RECORDS =

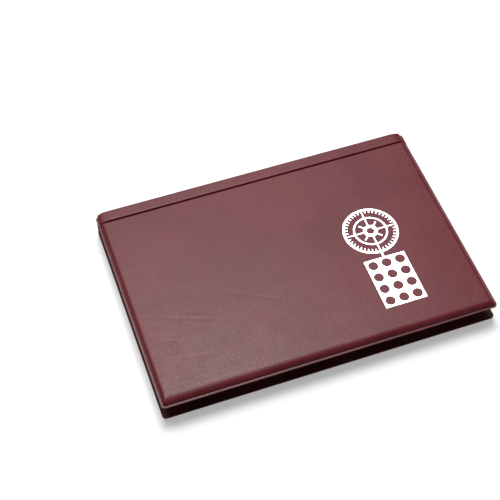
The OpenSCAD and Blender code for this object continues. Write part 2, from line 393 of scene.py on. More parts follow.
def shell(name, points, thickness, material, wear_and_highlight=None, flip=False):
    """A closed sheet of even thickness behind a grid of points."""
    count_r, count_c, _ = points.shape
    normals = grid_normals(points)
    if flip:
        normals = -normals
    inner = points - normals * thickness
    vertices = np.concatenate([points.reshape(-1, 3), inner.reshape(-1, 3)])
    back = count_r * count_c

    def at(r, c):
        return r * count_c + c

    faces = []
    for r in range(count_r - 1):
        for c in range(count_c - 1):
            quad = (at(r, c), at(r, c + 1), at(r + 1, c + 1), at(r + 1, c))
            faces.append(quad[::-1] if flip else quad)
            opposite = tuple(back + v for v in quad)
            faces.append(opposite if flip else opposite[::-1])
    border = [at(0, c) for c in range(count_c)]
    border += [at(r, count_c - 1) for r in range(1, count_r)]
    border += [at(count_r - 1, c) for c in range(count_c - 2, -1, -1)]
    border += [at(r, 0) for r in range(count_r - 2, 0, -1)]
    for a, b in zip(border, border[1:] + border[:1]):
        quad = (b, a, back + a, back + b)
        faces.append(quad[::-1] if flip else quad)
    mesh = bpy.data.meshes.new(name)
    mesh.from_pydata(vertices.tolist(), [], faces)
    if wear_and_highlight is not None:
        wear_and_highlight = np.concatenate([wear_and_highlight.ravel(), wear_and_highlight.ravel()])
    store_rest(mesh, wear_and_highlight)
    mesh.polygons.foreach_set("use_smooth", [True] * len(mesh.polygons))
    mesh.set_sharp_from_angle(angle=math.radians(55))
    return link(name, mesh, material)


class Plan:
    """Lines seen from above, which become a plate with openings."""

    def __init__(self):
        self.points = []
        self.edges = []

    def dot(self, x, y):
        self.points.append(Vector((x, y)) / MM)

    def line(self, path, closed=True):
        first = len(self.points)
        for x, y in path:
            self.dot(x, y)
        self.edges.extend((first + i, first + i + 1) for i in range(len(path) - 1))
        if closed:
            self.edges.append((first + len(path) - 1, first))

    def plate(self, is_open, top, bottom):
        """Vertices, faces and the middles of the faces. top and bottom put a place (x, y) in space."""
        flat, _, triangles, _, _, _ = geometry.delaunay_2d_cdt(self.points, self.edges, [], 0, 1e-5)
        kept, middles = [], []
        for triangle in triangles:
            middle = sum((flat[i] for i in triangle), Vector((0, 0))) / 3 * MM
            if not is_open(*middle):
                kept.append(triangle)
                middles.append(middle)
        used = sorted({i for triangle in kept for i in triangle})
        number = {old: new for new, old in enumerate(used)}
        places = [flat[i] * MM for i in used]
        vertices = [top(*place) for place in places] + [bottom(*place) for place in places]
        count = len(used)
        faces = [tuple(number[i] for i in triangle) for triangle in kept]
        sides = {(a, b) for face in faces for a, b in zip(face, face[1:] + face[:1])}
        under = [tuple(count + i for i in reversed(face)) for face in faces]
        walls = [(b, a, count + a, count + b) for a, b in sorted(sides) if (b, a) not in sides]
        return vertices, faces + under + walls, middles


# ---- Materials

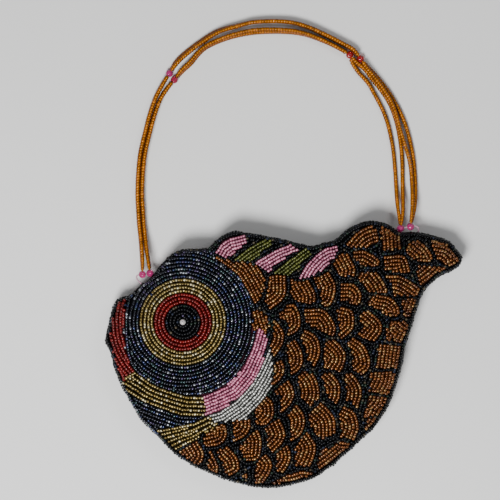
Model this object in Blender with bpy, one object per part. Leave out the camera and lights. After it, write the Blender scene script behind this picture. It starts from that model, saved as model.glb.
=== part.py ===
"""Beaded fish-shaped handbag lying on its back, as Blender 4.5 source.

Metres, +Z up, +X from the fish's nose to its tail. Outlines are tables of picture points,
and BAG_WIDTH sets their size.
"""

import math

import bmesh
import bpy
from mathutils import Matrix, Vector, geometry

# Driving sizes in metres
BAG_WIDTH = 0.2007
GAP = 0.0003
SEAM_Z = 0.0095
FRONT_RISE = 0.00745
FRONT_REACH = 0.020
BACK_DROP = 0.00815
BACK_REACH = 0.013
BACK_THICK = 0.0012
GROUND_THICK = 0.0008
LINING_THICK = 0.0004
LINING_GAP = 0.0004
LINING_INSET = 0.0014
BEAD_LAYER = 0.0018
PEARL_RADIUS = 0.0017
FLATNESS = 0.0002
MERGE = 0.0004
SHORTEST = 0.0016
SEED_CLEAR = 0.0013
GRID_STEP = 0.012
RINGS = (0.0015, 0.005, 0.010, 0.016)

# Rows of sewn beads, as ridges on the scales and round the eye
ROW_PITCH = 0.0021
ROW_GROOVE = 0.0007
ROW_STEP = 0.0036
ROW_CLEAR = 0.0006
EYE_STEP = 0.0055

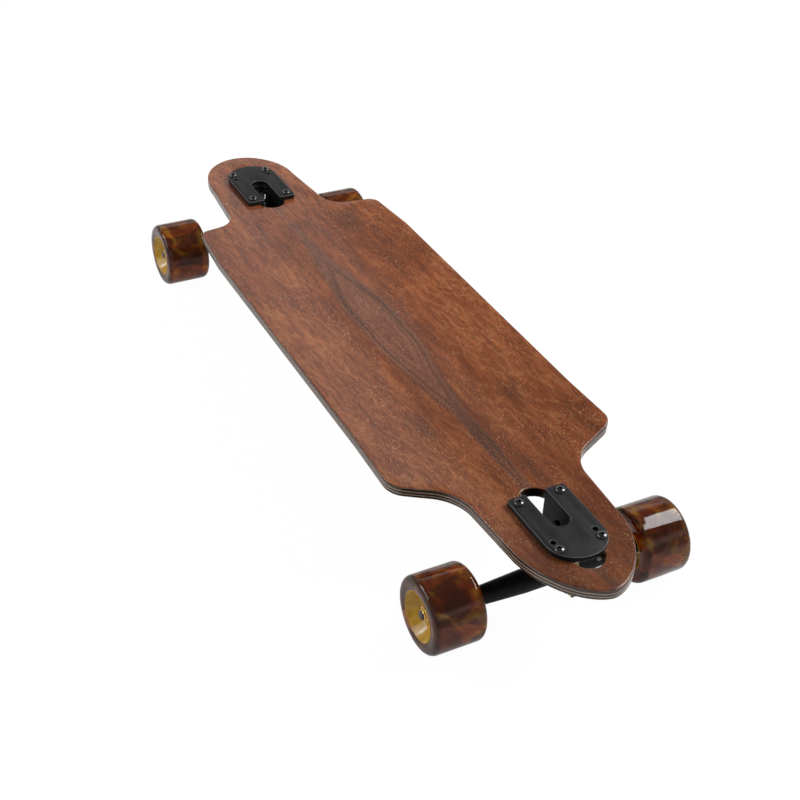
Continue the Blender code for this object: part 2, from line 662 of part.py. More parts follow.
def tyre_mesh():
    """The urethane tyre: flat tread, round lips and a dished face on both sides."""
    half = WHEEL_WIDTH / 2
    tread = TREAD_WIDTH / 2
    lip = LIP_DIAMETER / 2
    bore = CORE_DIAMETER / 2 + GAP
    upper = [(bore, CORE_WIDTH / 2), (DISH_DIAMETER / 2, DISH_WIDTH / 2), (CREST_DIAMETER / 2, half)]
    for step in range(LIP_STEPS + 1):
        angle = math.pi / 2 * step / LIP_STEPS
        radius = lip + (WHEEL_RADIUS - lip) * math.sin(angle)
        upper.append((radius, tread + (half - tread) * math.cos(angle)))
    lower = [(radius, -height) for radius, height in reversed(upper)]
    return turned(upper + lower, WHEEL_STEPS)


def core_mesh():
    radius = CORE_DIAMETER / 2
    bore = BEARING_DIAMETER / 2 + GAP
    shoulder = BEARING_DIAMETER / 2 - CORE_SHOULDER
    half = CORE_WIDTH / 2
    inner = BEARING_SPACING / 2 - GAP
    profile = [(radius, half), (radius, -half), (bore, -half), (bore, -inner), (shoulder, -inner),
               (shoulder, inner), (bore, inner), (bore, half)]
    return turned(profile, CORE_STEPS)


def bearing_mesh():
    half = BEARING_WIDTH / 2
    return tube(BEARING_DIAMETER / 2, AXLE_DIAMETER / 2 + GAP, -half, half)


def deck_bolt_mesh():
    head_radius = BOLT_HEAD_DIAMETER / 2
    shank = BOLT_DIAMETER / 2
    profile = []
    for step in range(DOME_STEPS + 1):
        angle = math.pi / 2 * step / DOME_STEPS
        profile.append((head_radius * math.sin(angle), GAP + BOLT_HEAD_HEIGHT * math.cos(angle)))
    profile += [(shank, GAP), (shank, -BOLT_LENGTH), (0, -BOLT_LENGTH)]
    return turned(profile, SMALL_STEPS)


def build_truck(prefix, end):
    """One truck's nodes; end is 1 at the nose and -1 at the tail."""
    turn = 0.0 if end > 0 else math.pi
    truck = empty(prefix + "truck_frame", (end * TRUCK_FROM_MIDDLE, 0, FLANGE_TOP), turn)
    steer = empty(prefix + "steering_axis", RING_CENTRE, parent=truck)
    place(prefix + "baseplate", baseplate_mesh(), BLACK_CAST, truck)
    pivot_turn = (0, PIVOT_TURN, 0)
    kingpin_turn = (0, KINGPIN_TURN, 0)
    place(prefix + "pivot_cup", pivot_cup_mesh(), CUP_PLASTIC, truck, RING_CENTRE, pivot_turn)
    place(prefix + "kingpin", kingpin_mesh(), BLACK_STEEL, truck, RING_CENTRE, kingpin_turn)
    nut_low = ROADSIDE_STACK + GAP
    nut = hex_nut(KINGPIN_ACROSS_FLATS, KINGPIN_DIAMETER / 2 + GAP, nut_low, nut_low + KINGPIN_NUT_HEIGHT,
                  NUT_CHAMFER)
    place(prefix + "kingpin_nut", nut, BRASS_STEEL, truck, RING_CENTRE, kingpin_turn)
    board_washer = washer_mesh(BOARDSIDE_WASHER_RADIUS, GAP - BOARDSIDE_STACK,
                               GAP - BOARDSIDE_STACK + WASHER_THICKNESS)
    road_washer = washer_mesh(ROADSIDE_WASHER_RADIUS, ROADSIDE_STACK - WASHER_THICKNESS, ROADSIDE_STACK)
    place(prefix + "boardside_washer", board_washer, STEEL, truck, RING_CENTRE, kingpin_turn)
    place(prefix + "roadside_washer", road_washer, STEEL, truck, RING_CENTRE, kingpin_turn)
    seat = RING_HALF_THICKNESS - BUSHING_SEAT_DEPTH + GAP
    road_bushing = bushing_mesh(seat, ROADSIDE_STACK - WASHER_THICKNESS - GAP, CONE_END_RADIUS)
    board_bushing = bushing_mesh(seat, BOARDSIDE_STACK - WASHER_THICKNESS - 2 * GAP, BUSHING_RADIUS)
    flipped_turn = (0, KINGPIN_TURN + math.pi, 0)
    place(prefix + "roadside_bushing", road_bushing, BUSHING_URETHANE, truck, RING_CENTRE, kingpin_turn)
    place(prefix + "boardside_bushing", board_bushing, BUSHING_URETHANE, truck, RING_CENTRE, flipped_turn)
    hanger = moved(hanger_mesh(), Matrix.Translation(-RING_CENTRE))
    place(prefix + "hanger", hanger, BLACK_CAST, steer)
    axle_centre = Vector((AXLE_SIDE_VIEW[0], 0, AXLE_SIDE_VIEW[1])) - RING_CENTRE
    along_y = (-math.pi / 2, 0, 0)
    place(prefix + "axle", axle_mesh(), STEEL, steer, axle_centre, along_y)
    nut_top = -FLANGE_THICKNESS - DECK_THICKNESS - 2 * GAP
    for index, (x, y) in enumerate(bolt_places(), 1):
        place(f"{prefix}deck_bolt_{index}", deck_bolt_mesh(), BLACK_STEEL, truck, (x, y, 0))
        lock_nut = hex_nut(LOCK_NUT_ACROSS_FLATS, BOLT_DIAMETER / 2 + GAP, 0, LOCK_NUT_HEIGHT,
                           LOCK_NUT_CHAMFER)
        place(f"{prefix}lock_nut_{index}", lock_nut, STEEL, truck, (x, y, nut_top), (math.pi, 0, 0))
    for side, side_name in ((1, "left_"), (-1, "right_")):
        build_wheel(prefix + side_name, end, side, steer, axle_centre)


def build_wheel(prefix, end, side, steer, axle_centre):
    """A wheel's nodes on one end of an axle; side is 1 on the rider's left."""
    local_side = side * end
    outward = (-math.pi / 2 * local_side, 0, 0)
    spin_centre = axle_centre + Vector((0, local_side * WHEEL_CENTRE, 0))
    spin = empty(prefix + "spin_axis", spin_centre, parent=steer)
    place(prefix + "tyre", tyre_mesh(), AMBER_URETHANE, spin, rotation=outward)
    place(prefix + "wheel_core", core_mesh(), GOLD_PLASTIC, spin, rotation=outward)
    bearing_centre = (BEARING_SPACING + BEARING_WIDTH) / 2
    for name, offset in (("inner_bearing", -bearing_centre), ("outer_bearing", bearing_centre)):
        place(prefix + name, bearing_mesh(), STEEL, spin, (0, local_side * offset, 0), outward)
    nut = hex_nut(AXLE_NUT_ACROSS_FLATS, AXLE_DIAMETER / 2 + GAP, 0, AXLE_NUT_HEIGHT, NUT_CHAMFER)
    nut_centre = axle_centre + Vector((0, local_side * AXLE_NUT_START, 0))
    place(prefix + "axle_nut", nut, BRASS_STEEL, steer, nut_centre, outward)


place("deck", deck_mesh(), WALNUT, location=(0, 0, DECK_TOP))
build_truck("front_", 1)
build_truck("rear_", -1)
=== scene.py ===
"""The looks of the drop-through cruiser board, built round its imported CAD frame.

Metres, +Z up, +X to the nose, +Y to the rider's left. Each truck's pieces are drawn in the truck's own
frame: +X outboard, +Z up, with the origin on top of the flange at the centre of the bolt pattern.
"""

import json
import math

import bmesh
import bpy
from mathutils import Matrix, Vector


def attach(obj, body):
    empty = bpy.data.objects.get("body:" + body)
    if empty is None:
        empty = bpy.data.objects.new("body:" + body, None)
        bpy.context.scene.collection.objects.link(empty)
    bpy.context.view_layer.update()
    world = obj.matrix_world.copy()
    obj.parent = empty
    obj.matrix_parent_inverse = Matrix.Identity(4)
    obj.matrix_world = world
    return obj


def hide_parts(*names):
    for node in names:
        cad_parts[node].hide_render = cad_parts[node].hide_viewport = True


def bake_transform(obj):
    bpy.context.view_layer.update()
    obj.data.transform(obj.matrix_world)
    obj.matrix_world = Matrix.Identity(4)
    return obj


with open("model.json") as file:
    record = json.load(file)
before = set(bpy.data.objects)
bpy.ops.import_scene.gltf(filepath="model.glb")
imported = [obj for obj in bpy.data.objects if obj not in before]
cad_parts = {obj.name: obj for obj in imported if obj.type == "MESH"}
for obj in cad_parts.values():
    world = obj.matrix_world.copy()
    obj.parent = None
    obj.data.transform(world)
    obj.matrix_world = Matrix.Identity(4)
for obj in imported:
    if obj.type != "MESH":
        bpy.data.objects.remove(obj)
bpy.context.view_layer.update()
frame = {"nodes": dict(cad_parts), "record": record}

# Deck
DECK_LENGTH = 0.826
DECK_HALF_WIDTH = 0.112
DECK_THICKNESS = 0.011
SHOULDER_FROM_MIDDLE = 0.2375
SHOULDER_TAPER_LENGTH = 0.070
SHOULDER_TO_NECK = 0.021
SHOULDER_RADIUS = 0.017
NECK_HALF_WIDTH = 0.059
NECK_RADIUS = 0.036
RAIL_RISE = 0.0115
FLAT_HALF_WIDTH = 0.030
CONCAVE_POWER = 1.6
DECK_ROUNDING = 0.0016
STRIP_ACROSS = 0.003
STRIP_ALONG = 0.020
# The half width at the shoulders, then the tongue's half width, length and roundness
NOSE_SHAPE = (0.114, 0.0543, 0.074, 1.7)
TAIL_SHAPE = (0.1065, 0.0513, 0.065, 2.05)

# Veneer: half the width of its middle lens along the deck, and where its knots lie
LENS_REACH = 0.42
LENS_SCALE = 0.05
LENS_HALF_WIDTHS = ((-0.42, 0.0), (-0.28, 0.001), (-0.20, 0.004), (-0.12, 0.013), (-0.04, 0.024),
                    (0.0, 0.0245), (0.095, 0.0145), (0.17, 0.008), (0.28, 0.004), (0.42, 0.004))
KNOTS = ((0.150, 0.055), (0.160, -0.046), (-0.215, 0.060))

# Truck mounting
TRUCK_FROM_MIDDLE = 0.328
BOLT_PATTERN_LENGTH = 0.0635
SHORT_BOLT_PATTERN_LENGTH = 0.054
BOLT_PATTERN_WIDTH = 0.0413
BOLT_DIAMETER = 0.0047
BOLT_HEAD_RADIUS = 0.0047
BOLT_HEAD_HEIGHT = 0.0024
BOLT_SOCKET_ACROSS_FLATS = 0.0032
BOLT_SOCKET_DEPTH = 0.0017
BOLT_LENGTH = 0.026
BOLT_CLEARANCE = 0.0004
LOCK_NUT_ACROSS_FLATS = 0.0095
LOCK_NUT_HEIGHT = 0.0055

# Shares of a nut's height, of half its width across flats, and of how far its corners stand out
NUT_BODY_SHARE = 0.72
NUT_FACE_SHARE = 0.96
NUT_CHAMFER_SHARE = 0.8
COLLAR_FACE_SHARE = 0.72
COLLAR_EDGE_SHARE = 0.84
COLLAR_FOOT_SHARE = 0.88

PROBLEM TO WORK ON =
Starting at the first line of the data above, please restate word for word every line up to and including the one that holds "return r * count_c + c", and add nothing else.

RESULT BELOW =
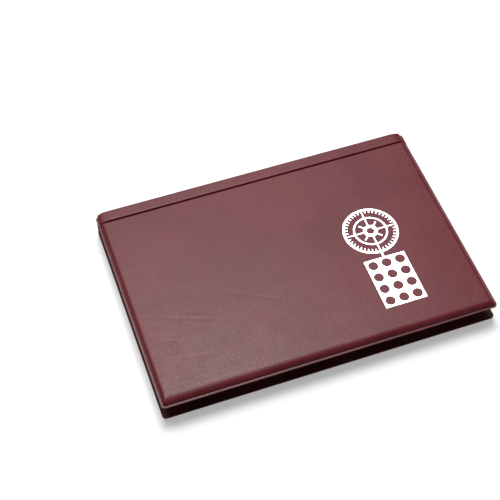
The OpenSCAD and Blender code for this object continues. Write part 2, from line 393 of scene.py on. More parts follow.
def shell(name, points, thickness, material, wear_and_highlight=None, flip=False):
    """A closed sheet of even thickness behind a grid of points."""
    count_r, count_c, _ = points.shape
    normals = grid_normals(points)
    if flip:
        normals = -normals
    inner = points - normals * thickness
    vertices = np.concatenate([points.reshape(-1, 3), inner.reshape(-1, 3)])
    back = count_r * count_c

    def at(r, c):
        return r * count_c + c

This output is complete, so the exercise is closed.